How Trump Won The US Election

Alet Janse van Rensburg


Come January 2017 Donald Trump will be the 45th president of the United States of America. Local experts,Prof. John Stremlau, former vice president of The Carter Centre, and Tinashe Chuchu from the Wits School of Economic and Business Sciences, explain the outcome.


How did Donald Trump win this election?


Stremlau: I believe what we’ve seen is a sort of “whitelash” by Americans whose vote was an expression of their concern over a population that has become increasingly pluralised and diverse. People made their decision based on emotional reasons, not on logic. Even though Trump’s never been in government and has no experience, voters didn’t seem to have trouble with this. There also seems to elements of sexism that may have hurt Hillary Clinton’s chances.

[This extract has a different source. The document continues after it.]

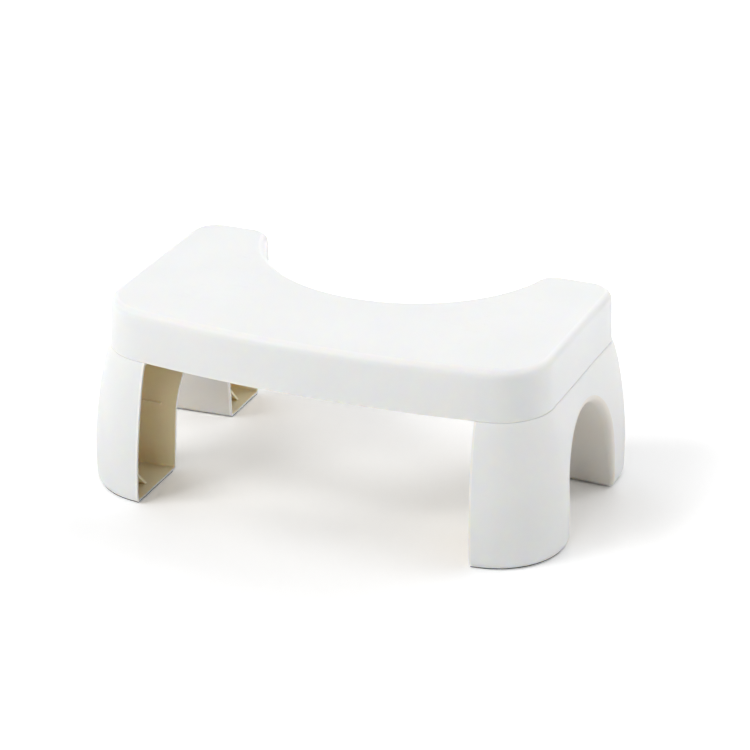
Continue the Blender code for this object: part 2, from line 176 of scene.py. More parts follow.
# How dull the surfaces are
OUTSIDE_ROUGHNESS = 0.54
ARCH_ROUGHNESS = 0.56
INSIDE_ROUGHNESS = 0.52
RIM_ROUGHNESS = 0.5
RUBBED_EDGE_ROUGHNESS = 0.42
POLISHED_ROUGHNESS = 0.46
SCRATCHED_ROUGHNESS = 0.7
DUSTY_ROUGHNESS = 0.62
STREAK_ROUGHNESS = 0.6
PIN_ROUGHNESS = 0.5
RUBBER_ROUGHNESS = 0.72
WORN_RUBBER_ROUGHNESS = 0.85
DUSTY_RUBBER_ROUGHNESS = 0.9
ROUGHNESS_SPREAD = 0.03
ROUGHNESS_PATCH_SIZE = 0.03
RUBBED_CHANGE = 0.1

# How far light spreads inside the plastic, and the share of that for red, green and blue
MILKY_REACH = 0.0015
MILKY_SHARES = (1.0, 0.85, 0.6)

# Relief: depths, and sizes along the surface, one number or one along each axis
GRAIN_SIZE = 0.00045
GRAIN_DEPTH = 0.00002
WAVE_SIZE = 0.022
WAVE_DEPTH = 0.00008
SCRATCH_SIZE = (0.06, 0.0022, 0.06)
SCRATCH_TURNS = (0.5, -1.1)
SCRATCH_NARROWNESS = 0.015
SCRATCH_DEPTH = 0.00001
RIB_LINE_REACH = 0.0035
RIB_LINE_DEPTH = 0.000012
SOCKET_LINE_REACH = 0.0016
SOCKET_LINE_DEPTH = 0.00003
DRAW_MARK_SIZE = (0.0011, 0.0011, 0.04)
DRAW_MARK_DEPTH = 0.00002
PIN_RADIUS = 0.003
PIN_LINE_REACH = 0.0004
PIN_DEPTH = 0.00006
GROOVE_SIZE = (0.0003, 0.02, 0.02)
GROOVE_DEPTH = 0.00002
PEBBLE_SIZE = 0.0007
PEBBLE_DEPTH = 0.00012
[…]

Chuchu: What we’ve seen is the effect of the “silent voter” or “silent majority”. A lot of people agree with what Trump stands for, but were afraid to say so publicly. At the end of the day it comes down to numbers and we underestimated how many people are disgruntled with the way things are going in America at the moment, because those people weren’t comfortable to voice their discomfort in public.


Who voted for Trump?


Stremlau: It seems America is divided between the college education Western and Eastern states who voted for Clinton and the Hinterland and the South, where Trump won. Even though Clinton won the popular vote, Trump still took the election. Americans are going to have to do some serious soul searching about that. The fact of the matter is, the election has been going for the last two years, so people had a clear idea what they were voting for.


Chuchu: White working class Americans, especially in the Midwest and Rust belt voted for Trump. He had a lot of support from working class people who feel they have been left behind by the current government. Especially people in the coal industry in states like Pennsylvania, because he promised to keep open the coal mines. He even won in Michigan, where a the last time a Republican candidate won was in 1988 when George Bush Sr carried the state.


Everyone thought Clinton would win. How did we get it wrong?


Chuchu: Firstly, the polls were completely off, but the media played a big part in letting people believe Hillary would win. They declared her the winner before the election, because she was running against someone who was branded as a racist and sexist. The truth of the matter is there is an ugly side of America that the media didn’t want to expose and that is that a lot of people share the views of someone like Trump.


What does the outcome mean for America and the world?


Stremlau: This outcome raises a lot of questions about the American democracy and there will be some heavy soul searching to be done in the coming weeks and months. One thing is for sure, America will be far less of a factor in international politics than it’s been since the Second World War. The government will now in the next couple of months. One thing is for sure, we will have to settle for an America that is far less need to reposition them to accommodate the positions of the new president.


What does the outcome mean for South Africa?


Stremlau: It will probably not be good for South Africa’s trade relations with the US, although we really do not know much about what Trump will do in terms of foreign policy. He is a businessman though and wants to do deals, so it will be interesting to see what it does in Africa in this regard. It is also likely that he would support South Africa’s decision to pull out of the International Criminal Court (ICC).